▶ [EXERCISE]
Output the material below in full, exactly as it is.

▶ [GIVEN MATERIAL]
··········
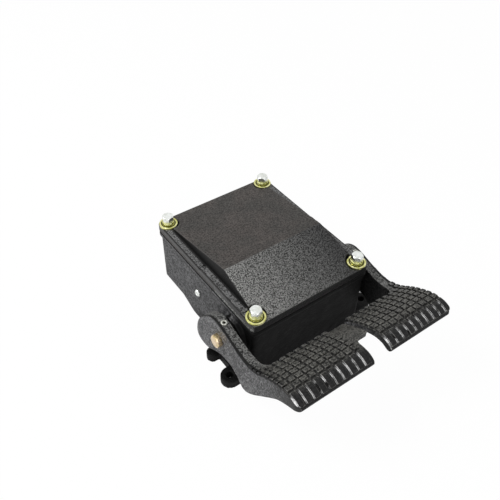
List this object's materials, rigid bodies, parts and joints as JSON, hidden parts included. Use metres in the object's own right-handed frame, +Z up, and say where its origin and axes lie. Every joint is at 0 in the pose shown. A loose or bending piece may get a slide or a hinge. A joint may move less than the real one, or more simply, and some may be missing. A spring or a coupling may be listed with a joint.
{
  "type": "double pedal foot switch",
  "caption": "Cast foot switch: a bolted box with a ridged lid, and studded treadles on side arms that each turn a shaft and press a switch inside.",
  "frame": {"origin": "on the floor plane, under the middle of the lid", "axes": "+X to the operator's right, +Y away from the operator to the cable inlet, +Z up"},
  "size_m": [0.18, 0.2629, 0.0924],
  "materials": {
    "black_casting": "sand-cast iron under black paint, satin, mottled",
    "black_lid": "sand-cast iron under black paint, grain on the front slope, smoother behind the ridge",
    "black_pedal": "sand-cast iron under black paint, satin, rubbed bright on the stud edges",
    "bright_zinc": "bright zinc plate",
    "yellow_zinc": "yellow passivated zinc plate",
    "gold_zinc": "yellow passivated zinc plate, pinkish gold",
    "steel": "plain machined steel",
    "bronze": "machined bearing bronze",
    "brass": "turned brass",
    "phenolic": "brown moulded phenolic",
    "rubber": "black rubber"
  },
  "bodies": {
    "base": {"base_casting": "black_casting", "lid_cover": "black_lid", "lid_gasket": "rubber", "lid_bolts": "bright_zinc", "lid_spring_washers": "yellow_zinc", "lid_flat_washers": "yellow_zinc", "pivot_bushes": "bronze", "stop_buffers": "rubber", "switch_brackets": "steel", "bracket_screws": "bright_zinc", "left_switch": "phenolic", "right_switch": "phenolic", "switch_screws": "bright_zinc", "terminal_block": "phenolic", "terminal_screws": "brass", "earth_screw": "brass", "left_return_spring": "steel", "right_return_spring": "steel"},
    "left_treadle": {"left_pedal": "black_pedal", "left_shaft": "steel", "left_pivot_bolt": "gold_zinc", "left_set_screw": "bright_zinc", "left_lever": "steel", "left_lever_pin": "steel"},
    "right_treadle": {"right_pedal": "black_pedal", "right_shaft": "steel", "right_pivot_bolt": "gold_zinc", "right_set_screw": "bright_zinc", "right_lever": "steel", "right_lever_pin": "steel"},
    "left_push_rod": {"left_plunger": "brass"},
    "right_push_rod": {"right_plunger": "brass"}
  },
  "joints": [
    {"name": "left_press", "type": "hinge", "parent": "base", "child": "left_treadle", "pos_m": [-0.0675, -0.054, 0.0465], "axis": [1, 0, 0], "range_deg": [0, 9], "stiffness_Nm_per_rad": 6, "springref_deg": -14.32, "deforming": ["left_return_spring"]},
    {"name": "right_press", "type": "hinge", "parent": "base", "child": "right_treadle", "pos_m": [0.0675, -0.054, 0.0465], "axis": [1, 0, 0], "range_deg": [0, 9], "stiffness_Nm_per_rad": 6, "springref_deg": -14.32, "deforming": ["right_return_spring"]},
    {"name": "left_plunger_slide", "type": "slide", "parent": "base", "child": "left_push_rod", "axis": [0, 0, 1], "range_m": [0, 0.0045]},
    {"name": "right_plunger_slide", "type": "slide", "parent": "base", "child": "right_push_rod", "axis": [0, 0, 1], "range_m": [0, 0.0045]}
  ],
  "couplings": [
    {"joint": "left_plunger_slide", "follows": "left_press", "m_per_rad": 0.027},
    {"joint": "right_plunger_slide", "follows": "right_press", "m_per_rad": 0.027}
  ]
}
··········
▶ [ANSWER TO THE TASK]
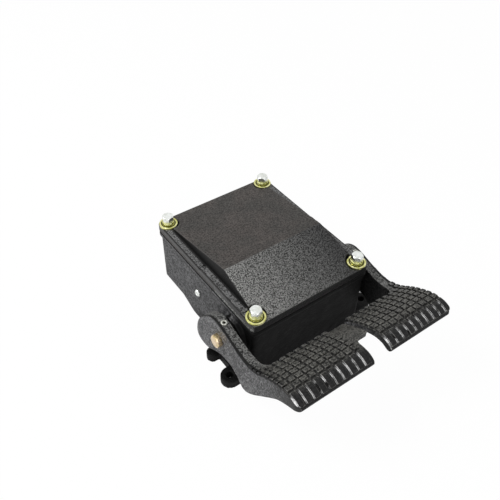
List this object's materials, rigid bodies, parts and joints as JSON, hidden parts included. Use metres in the object's own right-handed frame, +Z up, and say where its origin and axes lie. Every joint is at 0 in the pose shown. A loose or bending piece may get a slide or a hinge. A joint may move less than the real one, or more simply, and some may be missing. A spring or a coupling may be listed with a joint.
{
  "type": "double pedal foot switch",
  "caption": "Cast foot switch: a bolted box with a ridged lid, and studded treadles on side arms that each turn a shaft and press a switch inside.",
  "frame": {"origin": "on the floor plane, under the middle of the lid", "axes": "+X to the operator's right, +Y away from the operator to the cable inlet, +Z up"},
  "size_m": [0.18, 0.2629, 0.0924],
  "materials": {
    "black_casting": "sand-cast iron under black paint, satin, mottled",
    "black_lid": "sand-cast iron under black paint, grain on the front slope, smoother behind the ridge",
    "black_pedal": "sand-cast iron under black paint, satin, rubbed bright on the stud edges",
    "bright_zinc": "bright zinc plate",
    "yellow_zinc": "yellow passivated zinc plate",
    "gold_zinc": "yellow passivated zinc plate, pinkish gold",
    "steel": "plain machined steel",
    "bronze": "machined bearing bronze",
    "brass": "turned brass",
    "phenolic": "brown moulded phenolic",
    "rubber": "black rubber"
  },
  "bodies": {
    "base": {"base_casting": "black_casting", "lid_cover": "black_lid", "lid_gasket": "rubber", "lid_bolts": "bright_zinc", "lid_spring_washers": "yellow_zinc", "lid_flat_washers": "yellow_zinc", "pivot_bushes": "bronze", "stop_buffers": "rubber", "switch_brackets": "steel", "bracket_screws": "bright_zinc", "left_switch": "phenolic", "right_switch": "phenolic", "switch_screws": "bright_zinc", "terminal_block": "phenolic", "terminal_screws": "brass", "earth_screw": "brass", "left_return_spring": "steel", "right_return_spring": "steel"},
    "left_treadle": {"left_pedal": "black_pedal", "left_shaft": "steel", "left_pivot_bolt": "gold_zinc", "left_set_screw": "bright_zinc", "left_lever": "steel", "left_lever_pin": "steel"},
    "right_treadle": {"right_pedal": "black_pedal", "right_shaft": "steel", "right_pivot_bolt": "gold_zinc", "right_set_screw": "bright_zinc", "right_lever": "steel", "right_lever_pin": "steel"},
    "left_push_rod": {"left_plunger": "brass"},
    "right_push_rod": {"right_plunger": "brass"}
  },
  "joints": [
    {"name": "left_press", "type": "hinge", "parent": "base", "child": "left_treadle", "pos_m": [-0.0675, -0.054, 0.0465], "axis": [1, 0, 0], "range_deg": [0, 9], "stiffness_Nm_per_rad": 6, "springref_deg": -14.32, "deforming": ["left_return_spring"]},
    {"name": "right_press", "type": "hinge", "parent": "base", "child": "right_treadle", "pos_m": [0.0675, -0.054, 0.0465], "axis": [1, 0, 0], "range_deg": [0, 9], "stiffness_Nm_per_rad": 6, "springref_deg": -14.32, "deforming": ["right_return_spring"]},
    {"name": "left_plunger_slide", "type": "slide", "parent": "base", "child": "left_push_rod", "axis": [0, 0, 1], "range_m": [0, 0.0045]},
    {"name": "right_plunger_slide", "type": "slide", "parent": "base", "child": "right_push_rod", "axis": [0, 0, 1], "range_m": [0, 0.0045]}
  ],
  "couplings": [
    {"joint": "left_plunger_slide", "follows": "left_press", "m_per_rad": 0.027},
    {"joint": "right_plunger_slide", "follows": "right_press", "m_per_rad": 0.027}
  ]
}